Atomistically resolved density functional modelling of GaInPSeS quantum dots

Semiconductor quantum dots (QDs) exhibit size-dependent and composition-dependent electronic properties governed by quantum confinement, atomic scale disorder, and surface termination. A quantitative understanding of how these factors shape the electronic structure of multicomponent QDs remains essential for their application in nanoscale electronic systems. In this work, atomistically resolved density functional modelling was used to investigate the electronic structure of compositionally disordered GaInPSeS QDs. Finite QDs were constructed from a zincblende GaP parent lattice with mixed cation and anion substitution and were geometry optimised using a semiempirical quantum mechanical approach. Hydrogen passivated QDs were generated by saturating undercoordinated surface sites and were subsequently geometry optimised using the same method to obtain relaxed passivated configurations.
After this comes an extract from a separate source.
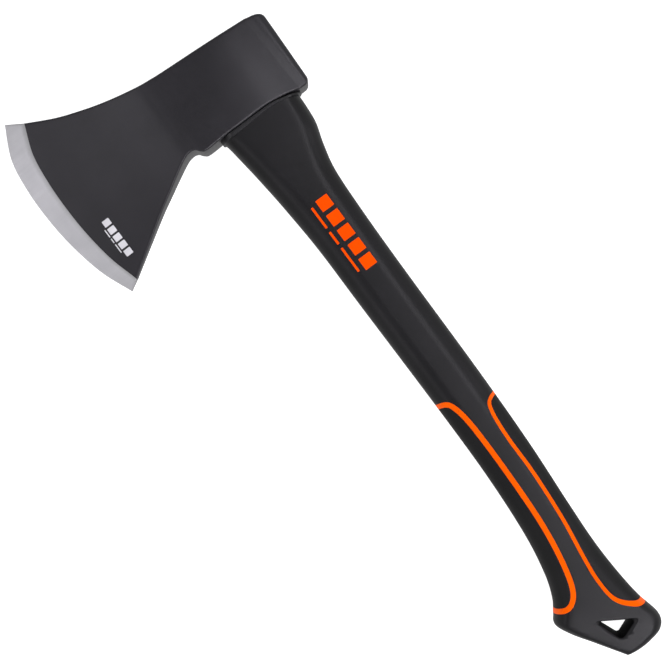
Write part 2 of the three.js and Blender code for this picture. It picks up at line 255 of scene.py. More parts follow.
# How finely the surfaces are divided.
HEAD_ROUND_STEPS = 6
HEAD_FLAT_STEPS = 56
RIB_STEPS = 6
POLL_STEPS = 10
BEVEL_STEPS = 5
OVAL_STEPS = 12
COLLAR_ROUND_STEPS = 12
COLLAR_FLAT_STEPS = 30
HANDLE_ROUND_STEPS = 9
HANDLE_FLAT_STEPS = 12
STATION_STEPS = 12
LOOP_STEPS = 170
HOLE_STEPS = 8
MARK_CORNER_STEPS = 4
EDGE_ROUND_STEPS = 3

# Angles in degrees: edges sharper than these are rounded, or stay sharp in the shading.
ROUNDED_ANGLE = 40
SHARP_ANGLE = 35
HEAD_SHARP_ANGLE = 24


# ---------------------------------------------------------------- shape helpers
def spline(points, place):
    """A smooth curve through points, at a place from 0 to 1."""
    spans = len(points) - 1
    at = min(max(place, 0.0), 1.0) * spans
    index = min(int(at), spans - 1)
    t = at - index
    before = points[max(index - 1, 0)]
    start = points[index]
    end = points[index + 1]
    after = points[min(index + 2, spans)]
    slope_in = (end - before) / 2
    slope_out = (after - start) / 2
    return (
        (2 * start - 2 * end + slope_in + slope_out) * t**3
        + (-3 * start + 3 * end - 2 * slope_in - slope_out) * t**2
        + slope_in * t
        + start
    )


def smoothstep(value, low, high):
    share = min(max((value - low) / (high - low), 0.0), 1.0)
    return share * share * (3 - 2 * share)


def underside_x(y):
    """x of the underside of the head, which the collar and the shoulder follow."""
    return UNDERSIDE_FLAT_X + UNDERSIDE_RISE * smoothstep(y, *UNDERSIDE_RISE_Y)


def collar_thickness(y):
    """Thickness of the collar, which thins from the front of the shoulder to its back."""
    front_y, back_y = HANDLE_STATIONS[0][1], HANDLE_STATIONS[0][3]
    return COLLAR_FRONT + (COLLAR_BACK - COLLAR_FRONT) * smoothstep(y, front_y, back_y)


# No rounding in plan takes more than this share of a rib.
WIDEST_ROUND_SHARE = 0.45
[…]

The optimised unpassivated and passivated structures were used as inputs for plane wave density functional theory (DFT) calculations to obtain the total density of states (TDOS) and atom-resolved projected density of states (PDOS). The results showed a dense deep valence electronic manifold that remained largely unchanged upon surface termination, while the electronic states closest to the Fermi level were strongly influenced by surface atoms and local coordination environments. Atom resolved analysis showed that cation derived states remained confined to deeper valence energies, whereas anion species dominated the electronic structure near the Fermi level. In particular, Se exhibited stronger variability near the Fermi level compared to S, indicating element dependent surface electronic behaviour. Surface and core resolved DOS analysis showed that surface atoms contributed significantly near the Fermi level in the unpassivated QDs, while hydrogen passivation reduced this contribution through redistribution of near-edge spectral weight. These results established a physically grounded electronic structure framework that captures the interplay between compositional disorder and surface termination in GaInPSeS QDs and provides atomistic insight relevant to the design and interpretation of multicomponent QD systems.